▶ [Dataset extract]:
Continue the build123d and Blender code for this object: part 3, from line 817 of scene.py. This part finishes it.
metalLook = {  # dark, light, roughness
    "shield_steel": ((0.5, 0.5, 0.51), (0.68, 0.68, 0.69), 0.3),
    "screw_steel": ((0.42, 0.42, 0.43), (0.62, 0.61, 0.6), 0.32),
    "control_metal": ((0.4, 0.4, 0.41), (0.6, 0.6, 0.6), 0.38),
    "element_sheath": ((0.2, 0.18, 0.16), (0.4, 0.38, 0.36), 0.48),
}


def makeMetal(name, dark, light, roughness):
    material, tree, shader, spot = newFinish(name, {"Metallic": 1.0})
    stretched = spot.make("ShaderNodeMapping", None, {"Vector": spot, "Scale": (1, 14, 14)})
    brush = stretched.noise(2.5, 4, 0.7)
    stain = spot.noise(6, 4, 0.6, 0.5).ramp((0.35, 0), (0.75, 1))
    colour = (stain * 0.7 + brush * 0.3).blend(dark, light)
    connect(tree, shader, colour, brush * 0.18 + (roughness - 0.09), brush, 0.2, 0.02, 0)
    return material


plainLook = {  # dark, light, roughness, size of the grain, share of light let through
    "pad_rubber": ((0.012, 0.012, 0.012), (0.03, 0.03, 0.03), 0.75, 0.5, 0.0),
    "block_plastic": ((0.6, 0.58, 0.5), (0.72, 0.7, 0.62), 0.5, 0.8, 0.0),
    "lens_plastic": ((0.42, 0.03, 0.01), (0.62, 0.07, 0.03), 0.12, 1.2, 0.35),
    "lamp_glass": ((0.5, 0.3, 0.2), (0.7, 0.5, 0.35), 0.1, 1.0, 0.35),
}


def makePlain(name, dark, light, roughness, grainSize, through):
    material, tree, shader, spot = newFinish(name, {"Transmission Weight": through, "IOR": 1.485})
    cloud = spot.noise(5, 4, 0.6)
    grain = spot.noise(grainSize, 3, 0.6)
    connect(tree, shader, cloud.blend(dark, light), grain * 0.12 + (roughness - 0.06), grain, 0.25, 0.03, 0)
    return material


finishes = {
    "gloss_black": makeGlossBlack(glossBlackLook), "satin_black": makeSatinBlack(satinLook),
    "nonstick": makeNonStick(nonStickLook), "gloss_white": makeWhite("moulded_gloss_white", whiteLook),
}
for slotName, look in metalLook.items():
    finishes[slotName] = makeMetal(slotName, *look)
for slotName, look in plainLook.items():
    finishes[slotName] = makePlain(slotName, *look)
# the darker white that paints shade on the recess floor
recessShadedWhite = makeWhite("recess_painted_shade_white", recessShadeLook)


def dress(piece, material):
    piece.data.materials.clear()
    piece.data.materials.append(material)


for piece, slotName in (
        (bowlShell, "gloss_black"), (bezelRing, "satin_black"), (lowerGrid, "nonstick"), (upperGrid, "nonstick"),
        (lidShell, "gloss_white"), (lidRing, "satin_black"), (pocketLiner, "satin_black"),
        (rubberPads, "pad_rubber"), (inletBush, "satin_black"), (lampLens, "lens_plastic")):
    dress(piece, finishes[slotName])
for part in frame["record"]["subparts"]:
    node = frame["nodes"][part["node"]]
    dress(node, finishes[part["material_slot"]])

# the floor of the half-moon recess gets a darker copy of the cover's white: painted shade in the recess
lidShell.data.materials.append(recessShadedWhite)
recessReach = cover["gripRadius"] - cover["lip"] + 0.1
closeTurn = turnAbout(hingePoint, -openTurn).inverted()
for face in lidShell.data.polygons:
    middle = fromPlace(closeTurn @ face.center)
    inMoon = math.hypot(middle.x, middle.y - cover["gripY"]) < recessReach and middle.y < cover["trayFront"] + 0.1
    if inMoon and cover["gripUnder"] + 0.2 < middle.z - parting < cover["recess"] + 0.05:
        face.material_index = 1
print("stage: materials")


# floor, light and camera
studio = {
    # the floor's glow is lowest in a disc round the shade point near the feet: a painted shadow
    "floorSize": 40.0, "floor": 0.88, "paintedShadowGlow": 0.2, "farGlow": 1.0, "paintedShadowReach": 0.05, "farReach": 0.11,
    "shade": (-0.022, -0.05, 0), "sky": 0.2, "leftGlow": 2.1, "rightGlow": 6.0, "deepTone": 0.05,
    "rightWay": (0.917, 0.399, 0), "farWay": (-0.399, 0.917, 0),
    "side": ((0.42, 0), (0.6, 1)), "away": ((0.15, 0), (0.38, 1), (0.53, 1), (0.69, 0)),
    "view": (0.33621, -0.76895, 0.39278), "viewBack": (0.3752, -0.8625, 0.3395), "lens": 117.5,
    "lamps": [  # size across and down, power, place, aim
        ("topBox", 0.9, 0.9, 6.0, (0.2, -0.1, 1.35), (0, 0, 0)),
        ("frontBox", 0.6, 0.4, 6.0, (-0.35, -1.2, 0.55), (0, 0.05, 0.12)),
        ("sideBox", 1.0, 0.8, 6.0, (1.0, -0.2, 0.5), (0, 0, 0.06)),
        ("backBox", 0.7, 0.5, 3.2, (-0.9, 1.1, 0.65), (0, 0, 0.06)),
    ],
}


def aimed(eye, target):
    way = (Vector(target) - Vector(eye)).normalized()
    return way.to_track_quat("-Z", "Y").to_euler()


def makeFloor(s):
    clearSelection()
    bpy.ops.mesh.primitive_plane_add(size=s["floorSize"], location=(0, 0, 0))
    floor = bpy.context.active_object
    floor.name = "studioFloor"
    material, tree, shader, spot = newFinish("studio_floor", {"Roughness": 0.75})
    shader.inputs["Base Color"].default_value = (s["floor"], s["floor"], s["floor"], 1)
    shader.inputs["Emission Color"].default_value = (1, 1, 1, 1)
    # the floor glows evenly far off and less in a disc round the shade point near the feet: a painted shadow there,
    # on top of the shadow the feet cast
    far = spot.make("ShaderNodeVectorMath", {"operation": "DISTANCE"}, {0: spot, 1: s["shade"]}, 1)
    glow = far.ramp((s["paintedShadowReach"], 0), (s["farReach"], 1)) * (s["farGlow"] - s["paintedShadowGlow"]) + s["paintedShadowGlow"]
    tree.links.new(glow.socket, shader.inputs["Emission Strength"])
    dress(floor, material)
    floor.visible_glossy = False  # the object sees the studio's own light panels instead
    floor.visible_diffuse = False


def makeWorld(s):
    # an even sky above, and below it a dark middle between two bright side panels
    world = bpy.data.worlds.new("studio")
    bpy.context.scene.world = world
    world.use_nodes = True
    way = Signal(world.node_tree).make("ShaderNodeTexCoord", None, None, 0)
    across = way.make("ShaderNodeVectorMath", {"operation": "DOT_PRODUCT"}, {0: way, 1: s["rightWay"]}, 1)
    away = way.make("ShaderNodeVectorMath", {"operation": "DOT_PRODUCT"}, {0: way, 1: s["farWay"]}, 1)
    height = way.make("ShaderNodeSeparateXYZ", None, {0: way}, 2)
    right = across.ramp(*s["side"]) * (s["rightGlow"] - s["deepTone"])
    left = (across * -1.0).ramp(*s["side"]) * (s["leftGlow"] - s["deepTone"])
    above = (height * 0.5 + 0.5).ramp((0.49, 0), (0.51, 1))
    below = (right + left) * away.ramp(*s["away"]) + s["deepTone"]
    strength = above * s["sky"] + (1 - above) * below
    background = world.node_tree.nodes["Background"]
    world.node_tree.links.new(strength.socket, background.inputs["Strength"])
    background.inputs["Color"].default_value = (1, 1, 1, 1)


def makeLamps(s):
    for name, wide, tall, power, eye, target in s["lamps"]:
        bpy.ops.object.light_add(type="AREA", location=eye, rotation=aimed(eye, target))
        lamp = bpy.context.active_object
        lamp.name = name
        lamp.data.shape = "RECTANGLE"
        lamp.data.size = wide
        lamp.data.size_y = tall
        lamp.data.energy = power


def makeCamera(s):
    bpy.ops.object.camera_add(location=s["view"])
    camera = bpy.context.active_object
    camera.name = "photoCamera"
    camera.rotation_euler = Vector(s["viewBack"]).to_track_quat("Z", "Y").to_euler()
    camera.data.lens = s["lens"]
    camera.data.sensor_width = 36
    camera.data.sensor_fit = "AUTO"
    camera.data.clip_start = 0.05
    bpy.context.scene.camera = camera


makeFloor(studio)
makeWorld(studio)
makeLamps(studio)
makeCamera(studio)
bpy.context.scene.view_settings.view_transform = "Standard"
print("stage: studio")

--

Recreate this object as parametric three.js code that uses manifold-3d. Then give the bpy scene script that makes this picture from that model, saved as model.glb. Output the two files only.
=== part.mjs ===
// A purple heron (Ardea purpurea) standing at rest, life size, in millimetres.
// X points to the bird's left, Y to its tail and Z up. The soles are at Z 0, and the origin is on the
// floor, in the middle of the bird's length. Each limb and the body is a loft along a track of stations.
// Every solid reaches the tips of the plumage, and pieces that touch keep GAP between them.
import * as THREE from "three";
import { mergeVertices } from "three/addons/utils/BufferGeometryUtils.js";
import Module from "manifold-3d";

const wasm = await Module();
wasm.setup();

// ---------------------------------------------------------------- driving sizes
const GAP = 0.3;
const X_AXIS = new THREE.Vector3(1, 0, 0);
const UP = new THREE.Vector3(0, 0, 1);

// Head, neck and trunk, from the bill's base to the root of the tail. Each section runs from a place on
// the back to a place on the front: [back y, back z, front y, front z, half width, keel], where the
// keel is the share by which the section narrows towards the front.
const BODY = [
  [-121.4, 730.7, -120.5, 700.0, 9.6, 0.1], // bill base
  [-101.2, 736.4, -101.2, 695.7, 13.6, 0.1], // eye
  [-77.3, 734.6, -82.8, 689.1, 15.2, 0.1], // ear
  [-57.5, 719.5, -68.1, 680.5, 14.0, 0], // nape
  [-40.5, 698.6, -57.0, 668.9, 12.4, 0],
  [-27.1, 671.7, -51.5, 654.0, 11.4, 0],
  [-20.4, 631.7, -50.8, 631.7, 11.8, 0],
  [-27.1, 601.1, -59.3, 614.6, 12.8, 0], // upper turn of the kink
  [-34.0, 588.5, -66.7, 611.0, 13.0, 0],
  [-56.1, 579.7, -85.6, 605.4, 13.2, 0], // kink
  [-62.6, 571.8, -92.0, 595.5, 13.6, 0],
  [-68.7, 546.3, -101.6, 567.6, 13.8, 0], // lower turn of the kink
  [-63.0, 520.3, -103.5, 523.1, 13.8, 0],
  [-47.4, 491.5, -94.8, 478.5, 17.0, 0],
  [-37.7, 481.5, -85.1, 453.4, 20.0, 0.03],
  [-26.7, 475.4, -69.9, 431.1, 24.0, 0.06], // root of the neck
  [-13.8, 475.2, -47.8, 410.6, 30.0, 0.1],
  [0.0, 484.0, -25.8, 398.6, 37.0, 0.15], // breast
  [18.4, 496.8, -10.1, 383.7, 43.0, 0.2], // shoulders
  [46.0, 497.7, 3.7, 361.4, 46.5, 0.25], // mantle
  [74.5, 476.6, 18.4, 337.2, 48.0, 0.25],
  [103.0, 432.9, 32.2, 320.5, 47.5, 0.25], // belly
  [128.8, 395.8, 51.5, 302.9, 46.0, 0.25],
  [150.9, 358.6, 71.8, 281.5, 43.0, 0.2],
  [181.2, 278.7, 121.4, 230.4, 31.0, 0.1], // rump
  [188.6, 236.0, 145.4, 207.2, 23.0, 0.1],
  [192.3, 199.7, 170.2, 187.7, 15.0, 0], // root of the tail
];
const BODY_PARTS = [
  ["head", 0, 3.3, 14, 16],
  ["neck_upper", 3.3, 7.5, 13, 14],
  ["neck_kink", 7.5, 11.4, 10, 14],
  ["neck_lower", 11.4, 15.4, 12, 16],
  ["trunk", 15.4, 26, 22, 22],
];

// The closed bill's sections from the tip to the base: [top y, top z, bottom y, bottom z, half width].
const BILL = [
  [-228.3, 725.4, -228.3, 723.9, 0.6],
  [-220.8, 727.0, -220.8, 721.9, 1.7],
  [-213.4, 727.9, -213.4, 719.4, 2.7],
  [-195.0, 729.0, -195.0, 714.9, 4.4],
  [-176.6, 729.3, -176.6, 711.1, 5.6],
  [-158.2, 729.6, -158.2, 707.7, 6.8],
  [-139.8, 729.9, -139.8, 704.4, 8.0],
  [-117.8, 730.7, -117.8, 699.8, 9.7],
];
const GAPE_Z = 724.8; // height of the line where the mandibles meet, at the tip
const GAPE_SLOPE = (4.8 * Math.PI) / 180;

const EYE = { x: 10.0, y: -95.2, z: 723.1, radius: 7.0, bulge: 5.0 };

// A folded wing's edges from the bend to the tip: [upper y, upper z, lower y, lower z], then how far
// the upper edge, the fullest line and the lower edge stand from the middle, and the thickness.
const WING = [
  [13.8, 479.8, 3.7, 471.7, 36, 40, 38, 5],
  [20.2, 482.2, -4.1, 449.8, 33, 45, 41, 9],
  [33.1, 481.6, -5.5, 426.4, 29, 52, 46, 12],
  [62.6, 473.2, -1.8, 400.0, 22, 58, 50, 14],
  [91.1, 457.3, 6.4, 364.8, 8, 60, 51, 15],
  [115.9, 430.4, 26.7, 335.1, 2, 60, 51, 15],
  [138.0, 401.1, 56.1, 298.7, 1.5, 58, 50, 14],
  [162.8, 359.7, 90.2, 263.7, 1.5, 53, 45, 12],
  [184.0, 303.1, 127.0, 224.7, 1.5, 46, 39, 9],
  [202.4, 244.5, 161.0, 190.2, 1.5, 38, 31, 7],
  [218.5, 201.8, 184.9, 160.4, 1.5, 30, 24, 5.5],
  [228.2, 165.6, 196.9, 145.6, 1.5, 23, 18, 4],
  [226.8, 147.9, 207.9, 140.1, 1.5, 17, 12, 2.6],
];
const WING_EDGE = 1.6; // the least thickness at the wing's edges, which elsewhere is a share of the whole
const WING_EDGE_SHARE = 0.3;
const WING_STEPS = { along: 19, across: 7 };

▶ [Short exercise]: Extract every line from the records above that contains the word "finishes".

▶ [Full solution]:
Continue the build123d and Blender code for this object: part 3, from line 817 of scene.py. This part finishes it.
finishes = {
    finishes[slotName] = makeMetal(slotName, *look)
    finishes[slotName] = makePlain(slotName, *look)
    dress(piece, finishes[slotName])
    dress(node, finishes[part["material_slot"]])